Nitrogen atomic-layer-doping on Ga-terminated and misoriented GaAs surfaces by metallorganic vapor phase epitaxy using dimethylhydrazine

Nitrogen atomic-layer-doping on Ga-terminated and misoriented GaAs surfaces was performed by Metallorganic Vapor Phase Epitaxy (MOVPE) using dimethylhydrazine to investigate the role of the surface for nitrogen atom incorporation. Compared with the As-terminated surface, dimethylhydrazine molecules are preferentially decomposed on the Ga-terminated surface due to the catalytic effect, resulting in a higher doping efficiency. We also investigated the crystal orientation dependence of the nitrogen doping concentration. Nitrogen atoms are preferentially incorporated on the (n11)A surfaces (n ≥ 3) than the (100) surface. For the (n11)A surface, the nitrogen doping efficiency increases with decreasing n value. This indicated the doping efficiency increases with the step density.
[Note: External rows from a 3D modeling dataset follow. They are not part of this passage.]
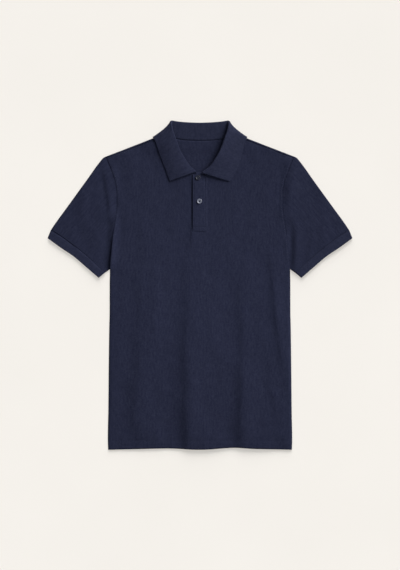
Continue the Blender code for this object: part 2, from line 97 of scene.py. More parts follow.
# Seeds of each piece's slow waves.
WAVE_SEEDS = {"front": 11, "left": 23, "right": 29, "cuff": 31, "collar": 41}

SIDE = {
    "y": (-0.381, -0.358, -0.29, -0.197, -0.104, -0.057, 0.001, UNDERARM_Y),
    "half": (0.213, 0.2138, 0.2126, 0.2117, 0.2105, 0.2095, 0.2094, 0.2085),
}
ARMHOLE = {
    "y": (UNDERARM_Y, 0.078, 0.117, 0.15, 0.185, 0.213, 0.242, 0.264, 0.285, 0.2993),
    "x": (0.2085, 0.2047, 0.2007, 0.1955, 0.1916, 0.1914, 0.1955, 0.2035, 0.2115, 0.217),
}
HEM = {
    "x": (-0.213, -0.16, -0.075, 0.0, 0.085, 0.125, 0.213),
    "y": (-0.3808, -0.3796, -0.3778, -0.3802, -0.376, -0.3784, -0.3806),
}
BACK_HEM_SHORTER = 0.0015
FRONT_NECK = {
    "x": (0.0, 0.02, 0.038, 0.054, 0.066, 0.074, 0.078),
    "y": (0.256, 0.2585, 0.267, 0.284, 0.306, 0.33, 0.353),
}
BACK_NECK = {
    "x": (0.0, 0.025, 0.051, 0.068, 0.078),
    "y": (0.3352, 0.336, 0.339, 0.3455, 0.353),
}
SLEEVE_EDGE = {
    "x": (0.217, 0.2232, 0.2295, 0.265, 0.301, 0.337, 0.346),
    "y": (0.2993, 0.2966, 0.2899, 0.2409, 0.1912, 0.1415, 0.128),
}
CUFF_SEAM = {
    "x": (0.346, 0.3248, 0.3016, 0.2784, 0.2552, 0.232, 0.2205),
    "y": (0.128, 0.1148, 0.0985, 0.0811, 0.0614, 0.0394, 0.0295),
}
CUFF_EDGE = {
    "x": (0.3533, 0.324, 0.2928, 0.264, 0.2348),
    "y": (0.1097, 0.0884, 0.0672, 0.0428, 0.0176),
}

# Folds of the front panel whose left flank is steep and whose right flank runs out slowly: width of
# the steep flank, length of the slow one, then x, y and height along its foot from the top. In mm.
FLANKS = (
    (13, 62, ((-30, 110, 0.6), (-31, -20, 3.8), (-35, -112, 8), (-37, -190, 9.8), (-36, -258, 9.4),
     (-35, -354, 8.2), (-36, -390, 6.8))),
    (12, 36, ((90, 45, 0.6), (93, -55, 3.4), (96, -157, 6), (94, -235, 7.4), (92, -314, 8),
     (94, -390, 6.6))),
    (8.5, 20, ((158, 90, 0.6), (167, 12, 5.8), (173, -55, 6.2), (181, -123, 5.2), (187, -168, 3.4),
     (192, -205, 0))),
    (14, 40, ((-126, 90, 0.8), (-140, -21, 4), (-142, -100, 4.2), (-144, -168, 5.6),
     (-150, -224, 5.2), (-152, -280, 4.2), (-150, -340, 3))),
    (8, 20, ((134, -185, 0), (152, -225, 1.8), (170, -263, 2.8), (174, -335, 1.4))),
    (2.4, 16, ((-20, 128, 2.4), (-21, 112, 2), (-23, 92, 0))),
)

# Straight soft ridges (height above 0) and troughs of the front panel: start, end, half width and
# height, in mm.
FRONT_RIDGES = (
    ((-103, 40), (-102, -140), 16, 1.1), ((-108, -70), (-94, -150), 5, 0.5),
    ((-203, 275), (-196, 205), 9, 2.6), ((-199, 172), (-208, 38), 9, 5.2),
    ((187, 262), (183, 190), 4, -0.8), ((206, 290), (196, 150), 14, 1.6),
    ((200, 110), (205, 60), 7, 1.2), ((164, -207), (176, -225), 14, 1.2),
    ((176, -270), (178, -335), 14, -0.9), ((196, -350), (199, -378), 12, 0.9),
    ((-176, -230), (-165, -370), 26, -1), ((-72, -150), (-76, -350), 22, -1.2),
    ((66, 20), (66, -350), 18, -0.6), ((-140, 330), (-178, 306), 8, 0.4),
)

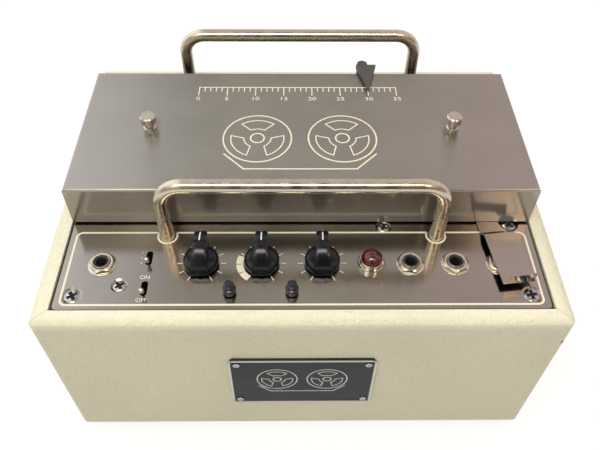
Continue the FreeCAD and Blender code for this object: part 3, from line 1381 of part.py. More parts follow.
def fuse_holder():
    """The fuse holder: a round body through the rear plate, with a screw cap."""
    base = f"{REAR_INNER} - fuse_body_length"
    barrel = rod("fuse_barrel", ("fuse_x", base, WINDOW_MIDDLE), "fuse_body",
                 "fuse_body_length + 1", BACKWARD)
    cap = rod("fuse_cap_disc", ("fuse_x", REAR_INNER, WINDOW_MIDDLE), "fuse_cap",
              "fuse_cap_length", BACKWARD)
    piece("fuse_holder", fuse("fuse", barrel, cap))


def power_switch():
    """The mains toggle: a boxed body inside, a bushing through the plate and a bat lever."""
    inner = f"({REAR_INNER} - plate_sheet)"
    body_base = f"{WINDOW_MIDDLE} - power_body_length / 2"
    shell = block("power_shell", ("power_x", f"{inner} - power_body_depth / 2", body_base),
                  "power_body_width", "power_body_depth", "power_body_length")
    bushing = rod("power_bush", ("power_x", f"{inner} - 1", WINDOW_MIDDLE), "power_bushing",
                  "1 + plate_sheet + power_bushing_length", BACKWARD)
    bore = rod("power_throat", ("power_x", f"{REAR_INNER} - power_pivot_inset * 2",
                                WINDOW_MIDDLE),
               "power_bore", "power_pivot_inset * 2 + power_bushing_length + 1", BACKWARD)
    piece("power_switch", cut("power_cut", fuse("power_blank", shell, bushing), bore))
    stem = rod("power_stem", ("0", "0", "0"), "power_lever_radius", "power_lever_length")
    tip = ball("power_tip", ("0", "0", "power_lever_length"), "power_tip_radius")
    hub = rod("power_hub", ("-power_lever_radius * 1.2", "0", "0"), "power_lever_radius * 1.5",
              "power_lever_radius * 2.4", SIDEWAYS)
    lever = fuse("power_lever", stem, tip, hub)
    place(lever, ("power_x", f"{REAR_INNER} - power_pivot_inset", WINDOW_MIDDLE),
          Rotation(-RIGHT, 90 + value("power_tilt")))
    lever.setExpression(".Placement.Rotation.Angle", full("(90 + power_tilt) * 1 deg"))
    piece("power_switch_lever", lever)


cabinet_box()
rubber_feet()
badge()
plate_screws()
top_deck()
deck_screws()
handle("front_handle", "front_handle_y")
handle("rear_handle", "rear_handle_y")
handle_screws()
for name, socket_x in zip(("input_jack", "playback_jack", "second_output_jack", "main_output_jack"),
                          SOCKET_XS):
    socket(name, socket_x)
panel_nuts()
potentiometers()
for name, knob_x in zip(("guitar_volume_knob", "echo_volume_knob", "echo_repeats_knob"), KNOB_XS):
    pointer_knob(name, knob_x)
for name, knob_x in zip(("record_level_knob", "echo_tone_knob"), TRIM_XS):
    trim_knob(name, knob_x)
toggle_switches()
for name, switch_row in zip(("stereo_mode_lever", "effect_lever"), SWITCH_ROWS):
    switch_lever(name, switch_row)
pilot_lamp()
top_cover()
cover_posts()
thumb_screw("left_thumb_screw", -1)
thumb_screw("right_thumb_screw", 1)
capstan_drive()
motor_drive()
drive_belt()
tape_loop()
cartridge()
tape_head("erase_head", "erase_head_x", "head_rise", True)
tape_head("record_head", "record_head_x", "head_rise", True)
tape_head("playback_head", "(pointer_post_x + playback_offset)", "head_rise", False)
rails()
head_carriage()
delay_pointer()
pinch_lever()
electronics()
power_transformer()
rear_plate()
power_inlet()
fuse_holder()
power_switch()

doc.recompute()
for thing in doc.Objects:
    if "Invalid" in thing.State or "Error" in thing.State:
        raise RuntimeError(f"{thing.Name} is {thing.State}")
os.makedirs("parts", exist_ok=True)
for thing in PIECES:
    if thing.Shape.isNull() or not thing.Shape.isValid():
        raise RuntimeError(f"{thing.Label} has no valid shape")
for thing in PIECES:
    thing.Shape.exportStep(f"parts/{thing.Label}.step")
    print(f"{thing.Label:22s} solids {len(thing.Shape.Solids)} volume {thing.Shape.Volume:12.1f}")
print(len(PIECES), "pieces")
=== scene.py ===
import math
import bmesh
import bpy
from mathutils import Matrix, Vector


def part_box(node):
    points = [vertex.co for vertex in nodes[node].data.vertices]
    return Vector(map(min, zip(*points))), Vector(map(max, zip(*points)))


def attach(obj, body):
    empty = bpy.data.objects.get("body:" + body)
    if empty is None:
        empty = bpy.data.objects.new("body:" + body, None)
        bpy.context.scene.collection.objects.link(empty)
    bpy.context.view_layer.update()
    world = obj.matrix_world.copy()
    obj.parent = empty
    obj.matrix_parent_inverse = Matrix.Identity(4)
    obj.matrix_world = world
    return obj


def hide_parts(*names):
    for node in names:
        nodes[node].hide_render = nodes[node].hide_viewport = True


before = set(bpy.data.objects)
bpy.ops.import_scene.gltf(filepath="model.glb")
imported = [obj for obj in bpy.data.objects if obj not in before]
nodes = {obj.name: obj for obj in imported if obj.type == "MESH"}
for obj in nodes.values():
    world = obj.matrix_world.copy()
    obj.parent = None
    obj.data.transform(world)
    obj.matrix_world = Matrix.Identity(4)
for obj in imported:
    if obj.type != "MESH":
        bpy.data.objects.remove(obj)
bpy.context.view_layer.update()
scene = bpy.context.scene
MM = 0.001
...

In contrast, nitrogen atoms are incorporated less on the (n11)B surfaces (n ≥ 3) than the (100) surface and their doping efficiency decreases with increasing step density. These results are ascribed to the difference of atomic bonding geometries for adsorption sites between (n11)A and (n11)B surfaces. The doping efficiency for A-type steps is twice as high as that for the (100) terraces while that for B-type steps is negligibly small.